Tarbell won numerous gold medals, was a juror for U.S. and international exhibitions and was renowned for his exquisite renderings in portraits, interiors and pleinaire landscapes. When Modernism became the rage, art critics and the public alike sought to collect outdoor paintings by Tarbell, despite the fact he painted less than 20 of them. Portrait commissions drained his time. Today, out of approximately 455 known paintings executed by the artist, 90% of his pleinaire canvases are in museum collections.

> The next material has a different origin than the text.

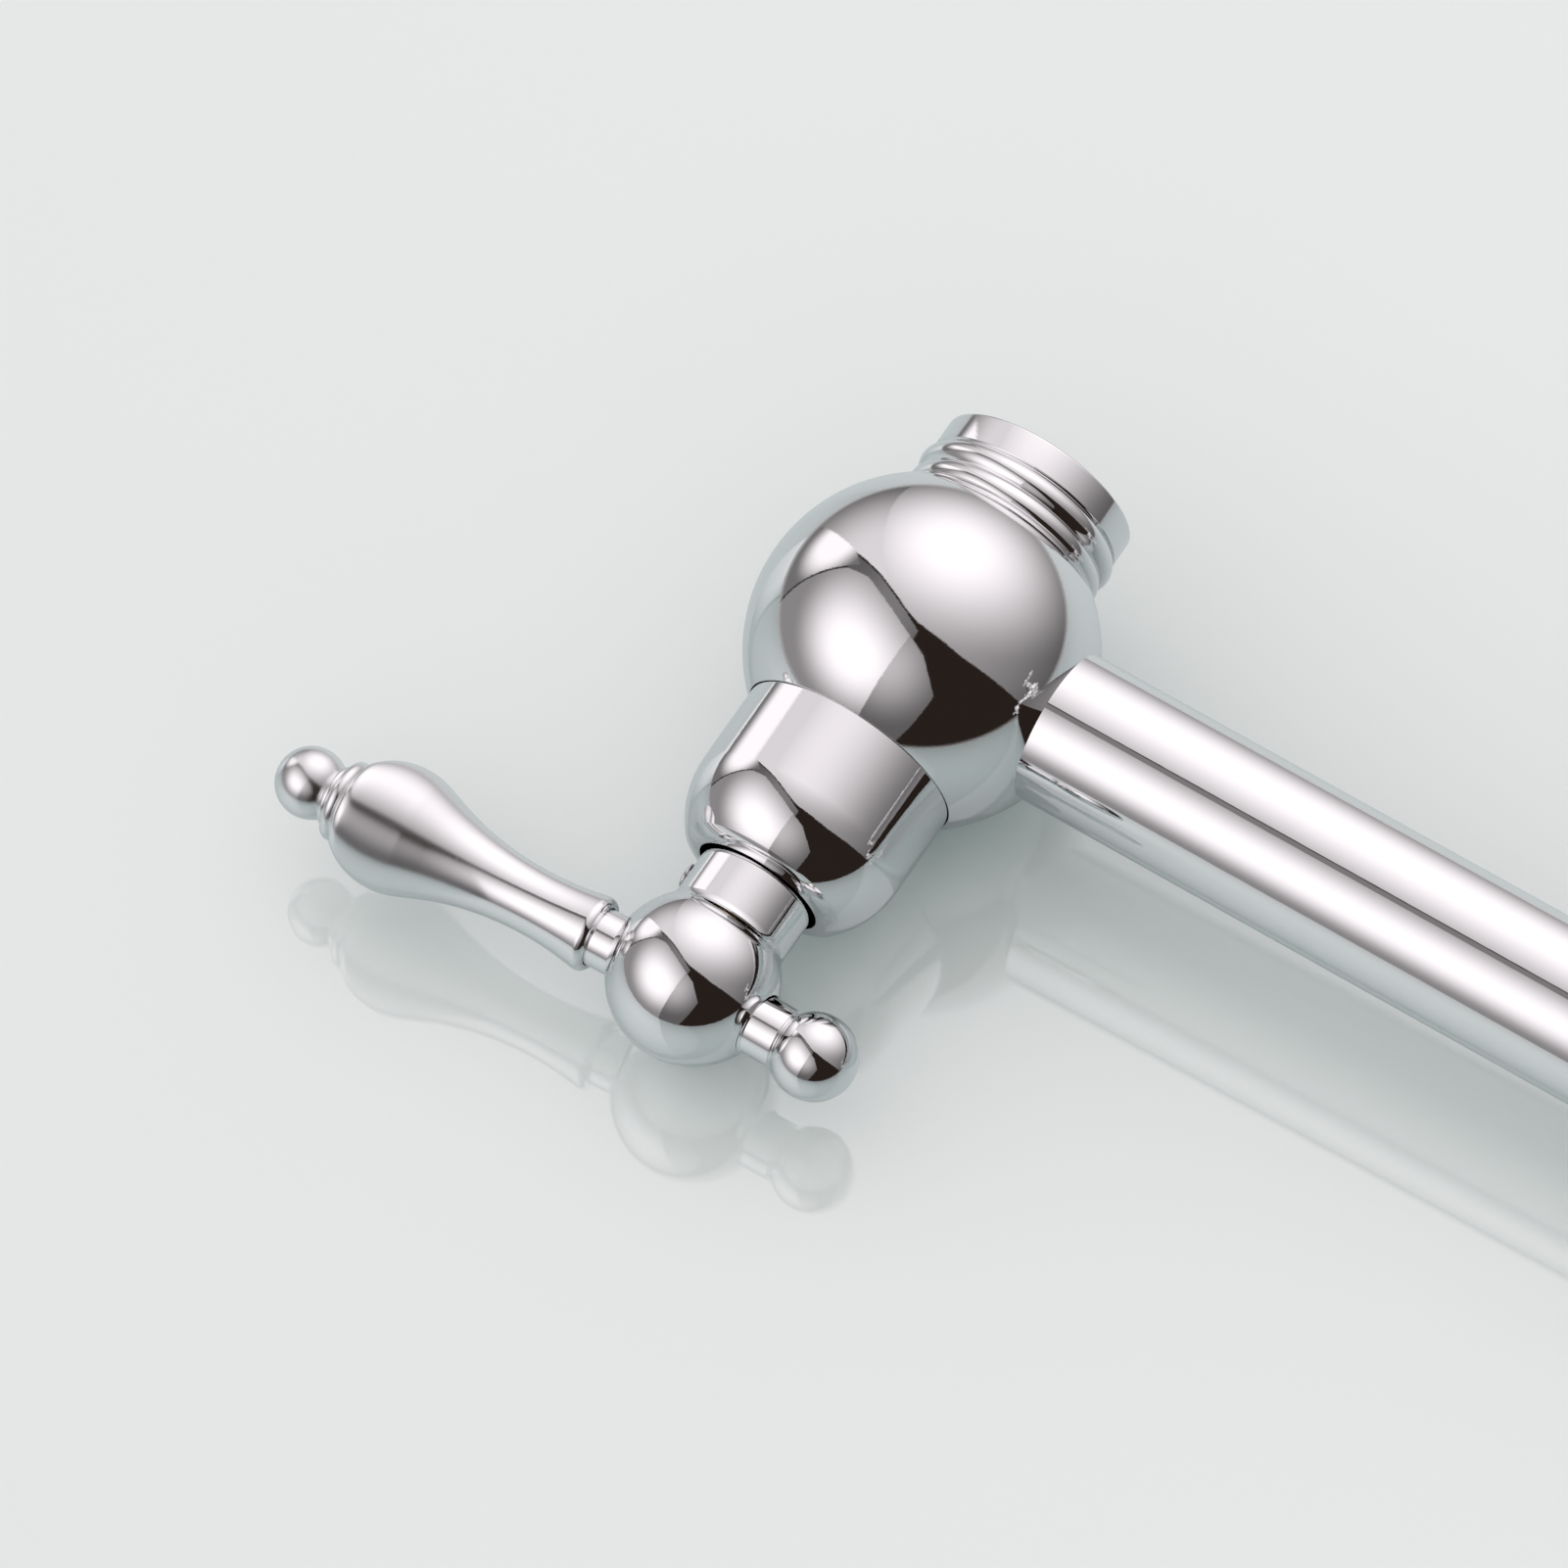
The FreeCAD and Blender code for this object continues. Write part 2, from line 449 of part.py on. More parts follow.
def lever(prefix, place):
    """Everything that turns with a valve's lever: hub, spindle, disc, screw, stud and handle."""
    lift = Vector(0, 0, mm(hub_height + " + lever_lift"))
    handle_way = Placement(lift, Rotation(Vector(0, 1, 0), 90 - mm("lever_tilt")))
    knob_way = Placement(lift, Rotation(Vector(0, 1, 0), -90))
    knob_seat = "(sqrt(hub_radius^2 - (knob_stem_radius + knob_ring_height / 2)^2) - seat_flat)"
    knob_flat_radius = "knob_stem_radius + 0.6 * knob_ring_height"
    ferrule_seat = "(sqrt(hub_radius^2 - ferrule_radius^2) - seat_flat)"

    socket = "(spindle_radius + solder_gap)"
    outline = [
        (socket, neck_bottom),
        ("neck_radius", neck_bottom),
        ("neck_radius", neck_top, "out", "hub_radius"),
        ("0", hub_height + " + hub_radius"),
        ("0", spindle_top + " + gland_gap"),
        (socket, spindle_top + " + gland_gap"),
    ]
    hub = turned(prefix + "_hub_blank", outline)
    stud_hole = rod(
        prefix + "_stud_hole", "stud_radius + solder_gap", "-2 * hub_radius", "2 * hub_radius", handle_way
    )
    knob_flat = rod(prefix + "_knob_flat", knob_flat_radius, knob_seat, "2 * hub_radius", knob_way)
    ferrule_flat = rod(
        prefix + "_ferrule_flat", "ferrule_radius + thread_gap", ferrule_seat, "2 * hub_radius", handle_way
    )
    screw_way = lifted(neck_top + " - neck_show / 2").multiply(along_x(1))
    screw_hole = rod(
        prefix + "_screw_hole", "screw_radius + solder_gap", "0", "2 * neck_radius", screw_way
    )
    node(
        prefix + "_lever_hub",
        cut(prefix + "_hub_cut", hub, [stud_hole, knob_flat, ferrule_flat, screw_hole]),
        place,
    )

    screw = [
        ("0", "spindle_radius + swivel_gap"),
        ("screw_radius", "spindle_radius + swivel_gap"),
        ("screw_radius", "neck_radius + solder_gap"),
        ("screw_head", "neck_radius + solder_gap"),
        ("screw_head", "neck_radius + screw_proud / 2"),
        ("screw_radius", "neck_radius + screw_proud"),
        ("0", "neck_radius + screw_proud"),
    ]
    node(prefix + "_hub_screw", turned(prefix + "_screw", screw), place.multiply(screw_way))

    foot_start = "(2 * disc_height + swivel_gap)"
    foot_end = "(%s + spindle_foot_height)" % foot_start
    spindle = [
        ("0", foot_start),
        ("spindle_foot", foot_start),
        ("spindle_foot", foot_end),
        ("spindle_radius", foot_end),
        ("spindle_radius", spindle_top),
        ("0", spindle_top),
    ]
    node(prefix + "_spindle", turned(prefix + "_spindle_turned", spindle), place)
    node(prefix + "_turning_disc", ceramic_disc(prefix + "_turning", "disc_height + swivel_gap", 90), place)

    knob_stud_end = "%s + stud_bite" % knob_seat
    handle_stud_end = "sleeve_start + sleeve_depth + stud_bite"
    stud = rod(prefix + "_stud_rod", "stud_radius", "-(%s)" % knob_stud_end, handle_stud_end)
    node(prefix + "_lever_stud", stud, place.multiply(handle_way).multiply(stud.Placement))

    ferrule = [
        ("stud_radius + solder_gap", ferrule_seat),
        ("ferrule_radius", ferrule_seat),
        ("ferrule_radius", "sleeve_start + sleeve_depth"),
        ("stud_radius + solder_gap", "sleeve_start + sleeve_depth"),
    ]
    node(prefix + "_lever_ferrule", turned(prefix + "_ferrule", ferrule), place.multiply(handle_way))
    node(prefix + "_lever_handle", handle(prefix), place.multiply(handle_way))

    ring_top = "(%s + knob_ring_height)" % knob_seat
    stem_top = "(%s + knob_stem_length)" % ring_top
    knob_join = "(knob_reach - sqrt(knob_radius^2 - knob_groove_radius^2))"
    knob = [
        ("0", knob_seat),
        ("knob_stem_radius", knob_seat, "out", bead_arc("knob_ring_height")),
        ("knob_stem_radius", ring_top),
        ("knob_stem_radius", stem_top),
        ("knob_groove_radius", stem_top),
        ("knob_groove_radius", knob_join, "out", "knob_radius"),
        ("0", "knob_reach + knob_radius"),
    ]
    knob_blank = turned(prefix + "_knob_blank", knob)
    knob_blank.Placement = knob_way
    knob_bore = rod(
        prefix + "_knob_bore", "stud_radius + solder_gap", "-(%s)" % knob_stud_end, "0", handle_way
    )
    node(prefix + "_lever_knob", cut(prefix + "_knob_cut", knob_blank, [knob_bore]), place)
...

After marrying Emeline Souther of Plymouth, MA on November 7, 1888, Tarbell visited his in-laws in that coastal town, where Tarbell painted until 1910. Although almost every collector of Tarbell or The Ten wants to own a pleinaire canvas like The Harbor, Kittery, Maine and because the artist is scarce, his oils in general are exceedingly rare. Having painted primarily portraits of U.S. presidents, dignitaries, war heroes and the rich and famous or canvases that show the Brahmin society doing daily chores within intimate home interiors, Tarbell had little time to paint outdoors, but when he did paint landscapes directly on location the brushwork was fluent, confident, somewhat hurried and always impressionistic. Critics rank his outdoor subjects as his most French in feeling and character. Although Tarbell executed a few canvases in which his prize-winning thoroughbred horses are seen, fewer major oils exist that include figures outdoors like In the Garden (Terra Museum, Illinois). The Harbor, Kittery, Maine shows Tarbell’s confident, loose, spontaneous impressionistic strokes and his remarkable use of color.

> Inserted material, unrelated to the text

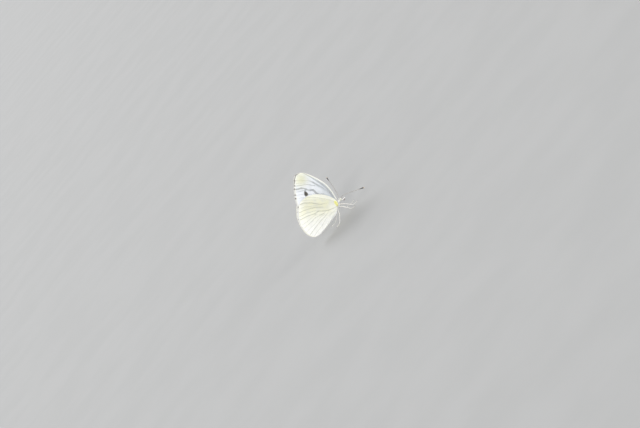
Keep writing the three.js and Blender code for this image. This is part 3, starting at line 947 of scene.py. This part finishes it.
def eye(name):
    bm = bmesh.new()
    bmesh.ops.create_icosphere(bm, subdivisions=6, radius=1, matrix=egg(EYE, SIDES[name]))
    finish_piece(f"eye_{name}_lens", to_mesh(bm), [EYE_LENS], [f"eye_{name}"])


def antenna(name):
    """A ringed shaft that swells to a club."""
    count = FEELER_RINGS * 6 + 1
    line = smooth_path(FEELERS[name], SIDES[name], count)
    t = steps(count)
    swell = ramp(t, 0.83, 0.94)
    beads = 1 + 0.1 * np.cos(math.tau * FEELER_RINGS * t) * (1 - 0.6 * swell)
    radii = lerp(SHAFT, CLUB, swell) * beads * lerp(1.25, 1, ramp(t, 0.03, 0.09))
    round_end = np.sqrt(np.clip(1 - ((t - 0.965) / 0.0355) ** 2, 0.02, 1))
    radii *= np.where(t > 0.965, round_end, 1)
    mesh = tube_mesh([(line, radii)], 14)
    gaps = length_of(threes(mesh.vertices, "co")[:, None] - line)
    set_marks(mesh, {"length": gaps.argmin(1) / (count - 1)})
    finish_piece(f"feeler_{name}", mesh, [ANTENNA], [f"antenna_{name}"])


def outward(ahead, axis, angle):
    """The directions out from a line at angles round it."""
    return turned(unit(np.cross(ahead, axis)), ahead, angle)


def round_map(along, angle):
    """Places on a map that is laid out along a limb and round it."""
    return np.stack([0.02 + 0.96 * along, 0.02 + 0.96 * angle / math.tau], -1)


def palp(name, seed):
    """A feeler of the mouth, with hairs that stand forwards."""

    def shape(t):
        return np.sqrt(np.clip(1 - (1.5 * t - 0.55) ** 2, 0.02, 1))

    line = smooth_path(PALP, SIDES[name], 24)
    mesh = tube_mesh([(line, PALP_SKIN * shape(steps(len(line))))], 12)
    finish_piece(f"palp_{name}_skin", mesh, [SKIN], [f"palp_{name}"])
    rng = np.random.default_rng(seed)
    t = rng.random(PALP_HAIRS) ** 0.9 * 0.94
    middle = spline(line, t)
    ahead = unit(spline(line, t + 0.04) - middle)
    angle = rng.uniform(0, math.tau, PALP_HAIRS)
    out = outward(ahead, (1, 0, 0), angle)
    root = middle + out * (PALP_ROOTS * shape(t))[:, None]
    lie = unit(ahead + out * (rng.uniform(0.25, 0.8, PALP_HAIRS) * lerp(1, 0.35, t))[:, None])
    length = rng.uniform(0.25, 0.5, PALP_HAIRS) * lerp(1.1, 0.6, t)
    marks = {"backside": out[:, 2] * 0.5 - 0.1, "along_body": np.zeros(PALP_HAIRS)}
    uv = round_map(t, angle)
    tufts(f"palp_{name}_coat", "coat", HAIR, root, lie, out, length, 0.035, uv, marks)


def tongue():
    """A thin coil below the face."""
    turn = steps(260) * TONGUE["turns"] * math.tau
    radius = TONGUE["outer"] - TONGUE["pitch"] * turn / math.tau
    angle = TONGUE["start"] - turn
    _, forward, up = TONGUE["centre"]
    coil = [np.zeros_like(turn), -(forward + radius * np.cos(angle)), up + radius * np.sin(angle)]
    line = np.stack(coil, -1)
    root = np.array(at(LEFT, TONGUE["face"]))
    line = np.concatenate([lerp(root, line[0], steps(24)[:-1, None]), line])
    share = steps(len(line))
    radii = TONGUE["radius"] * (1.1 - 0.55 * share) * (1 + 0.05 * np.cos(share * 620))  # with fine rings
    finish_piece("tongue", tube_mesh([(line, radii)], 10), [COIL], ["proboscis"])


def leg(pair, name, seed):
    """Thigh, shin and a foot of five joints with two claws, and the scales on them."""
    hip, knee, ankle, toe = (np.array(at(SIDES[name], p)) for p in LEGS[pair])
    floor = -HINGE_HEIGHT + FOOT
    ankle[2] = max(ankle[2], floor + 0.25)
    touch = lerp(ankle, toe, TOUCH)
    touch[2] = toe[2] = floor
    line, sizes = [], []

    def run(a, b, radii, count):
        for share in np.arange(count) / count:
            line.append(lerp(a, b, share))
            sizes.append(float(np.interp(share, steps(len(radii)), radii)))

    run(hip, knee, (HIP, THIGH * 1.12, THIGH, KNEE), 16)
    run(knee, ankle, (KNEE * 0.95, SHIN, SHIN, SHIN * 1.05), 16)
    run(ankle, touch, (SHIN, FOOT), 4)
    for j in range(FOOT_JOINTS):
        a, b = (lerp(touch, toe, k / FOOT_JOINTS) for k in (j, j + 1))
        run(a, b, (FOOT * 0.8, FOOT, FOOT, FOOT * 0.84), 6)
    line.append(toe)
    sizes.append(FOOT * 0.5)
    node = f"leg_{pair}_{name}"
    finish_piece(f"{node}_skin", tube_mesh([(line, sizes)], 12), [LEG_SKIN], [node])

    ahead = unit(toe - touch)
    sideways = np.cross(ahead, (0, 0, 1))
    hooks = []
    for way in (-1, 1):
        base = toe + sideways * way * 0.05
        hook = [base + ahead * x + sideways * way * y + np.array((0, 0, z)) for x, y, z in CLAW_LINE]
        hooks.append((hook, CLAW_RADII))
    finish_piece(f"{node}_claws", tube_mesh(hooks, 8), [CLAW])

    rng = np.random.default_rng(seed)
    line = np.array(line)
    lengths = np.concatenate([[0], np.cumsum(length_of(np.diff(line, axis=0)))])
    where = rng.random(LEG_SCALES) * lengths[-1] * 0.97 + lengths[-1] * 0.01
    middle, later = (np.stack([np.interp(w, lengths, x) for x in line.T], -1) for w in (where, where + 0.1))
    ahead = unit(later - middle)
    angle = rng.uniform(0, math.tau, LEG_SCALES)
    out = outward(ahead, (0, 0, 1), angle)
    root = middle + out * (np.interp(where, lengths, sizes) * 0.92)[:, None]
    share = where / lengths[-1]
    lie = unit(ahead + out * (rng.uniform(0.05, 0.3, LEG_SCALES) * lerp(1.2, 0.7, share))[:, None])
    length = lerp(0.3, 0.13, share) * rng.uniform(0.8, 1.2, LEG_SCALES)
    tip = root + lie * length[:, None]
    keep = tip[:, 2] > -HINGE_HEIGHT + 0.01
    marks = {"along_leg": share[keep], "backside": out[keep, 2]}
    parts = (values[keep] for values in (root, lie, out, length))
    uv = round_map(share, angle)[keep]
    tufts(f"{node}_scales", "leg", LEG_SCALE, *parts, 0.055, uv, marks, thick=0.15, bend=0.15)


# ---- the butterfly ----

WINGS = {"forewing": (FOREWING, FORE_VEINS, FORE_FOLDS), "hindwing": (HINDWING, HIND_VEINS, HIND_FOLDS)}
COAT_SEED, FRINGE_SEED, PALP_SEED, LEG_SEED = 11, 30, 50, 60

skin_mesh = body_skin()
for seed, coat in enumerate(COATS, COAT_SEED):
    body_coat(coat, skin_mesh, seed)
finish_piece("body_skin", skin_mesh, [SKIN], ["head", "thorax", "abdomen"])

for order, side_name in enumerate(SIDES):
    for seed, (kind, shape) in enumerate(WINGS.items(), FRINGE_SEED + 2 * order):
        wing = Wing(kind, side_name, *shape)
        wing_sheet(wing)
        wing_veins(wing)
        wing_fringe(wing, seed)
    eye(side_name)
    antenna(side_name)
    palp(side_name, PALP_SEED + order)
    for seed, pair in enumerate(LEGS, LEG_SEED + 3 * order):
        leg(pair, side_name, seed)
tongue()

# ---- floor, light and camera ----

FLOOR_SIZE = 12.0
AZIMUTH, ELEVATION, ROLL = 7, 11, 50  # behind the right side, above the floor, and the camera's tilt
LENS, SENSOR = 150, 36
FRAME_WIDTH = 352.6 * MM  # what the picture spans at the butterfly
HINGE_IN_PICTURE = (10.14 * MM, 5.51 * MM)  # the hinges' place right of and above the picture's middle


def floor_material():
    graph = Graph("floor", 0.2)
    grain = graph.noise(1.0, 4.0, graph.place(0.02))
    colour = graph.paint((0.395, 0.395, 0.39), (grain.step(0.3, 0.7), (0.415, 0.415, 0.41)))
    return graph.surface(colour, grain * 0.1 + 0.75)


bm = bmesh.new()
bmesh.ops.create_grid(bm, x_segments=2, y_segments=2, size=FLOOR_SIZE)
ground = add_object("floor", to_mesh(bm, "floor"))
ground.data.materials.append(floor_material())

azimuth, elevation, roll = (math.radians(v) for v in (AZIMUTH, ELEVATION, ROLL))
flat = math.cos(elevation)
towards = Vector((-flat * math.cos(azimuth), flat * math.sin(azimuth), math.sin(elevation)))
level = Vector((-math.sin(azimuth), -math.cos(azimuth), 0))
upright = towards.cross(level)
picture_right = level * math.cos(roll) - upright * math.sin(roll)
picture_up = level * math.sin(roll) + upright * math.cos(roll)
hinge = Vector((0, HINGE_Y, HINGE_HEIGHT)) * MM
target = hinge - picture_right * HINGE_IN_PICTURE[0] - picture_up * HINGE_IN_PICTURE[1]
turn = Matrix((picture_right, picture_up, towards)).transposed().to_4x4()

camera = add_object("camera", bpy.data.cameras.new("camera"))
camera.data.lens, camera.data.sensor_width = LENS, SENSOR
camera.data.clip_start, camera.data.clip_end = 0.05, 60
camera.matrix_world = Matrix.Translation(target + towards * FRAME_WIDTH * LENS / SENSOR) @ turn
bpy.context.scene.camera = camera


def soft_light(name, direction, strength, spread, colour):
    """An even light from a direction, spread over an angle in degrees."""
    lamp = bpy.data.lights.new(name, "SUN")
    lamp.energy, lamp.angle, lamp.color = strength, math.radians(spread), colour
    holder = add_object(name, lamp)
    holder.rotation_mode = "QUATERNION"
    holder.rotation_quaternion = direction.normalized().to_track_quat("Z", "Y")
    holder.location = hinge + direction.normalized() * 0.5


soft_light("key", Vector((-0.85, 0.42, 0.4)), 1.05, 22, (1.0, 0.985, 0.96))
soft_light("front", Vector((-0.75, -0.65, 0.07)), 2.1, 40, (1.0, 0.99, 0.98))
soft_light("far_side", Vector((0.85, 0.1, 0.5)), 1.4, 35, (0.97, 0.985, 1.0))
soft_light("behind", Vector((0.04, 1.0, 0.3)), 1.0, 30, (1.0, 0.99, 0.98))

world = bpy.data.worlds.new("studio")
world.use_nodes = True
sky = world.node_tree.nodes["Background"].inputs
sky["Color"].default_value, sky["Strength"].default_value = (0.97, 0.98, 1.0, 1), 0.75
bpy.context.scene.world = world
bpy.context.scene.view_settings.view_transform = "Standard"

The artist died in New Castle, N.H. in 1938 a world-famous American impressionist. In that year, the Museum of Fine Arts gave Tarbell and Frank W. Benson a two-man retrospective, but Tarbell did not live to see the exhibition. Patricia Jobe Pierce’s Edmund C. Tarbell & the Boston School of Painting was the first book to printed on Tarbell (1980) and her forthcoming Edmund C. Tarbell Life Work Addenda will include The Harbor, Kittery, Maine.

References: Pierce, Edmund C. Tarbell & the Boston School of Painting (1980); Who's Who in American Art (volumes beginning in 1890-1938); Pierce, The Ten (1976); Spanierman, The Ten (1990). Tarbell is well listed in every leading art reference on American art and artists.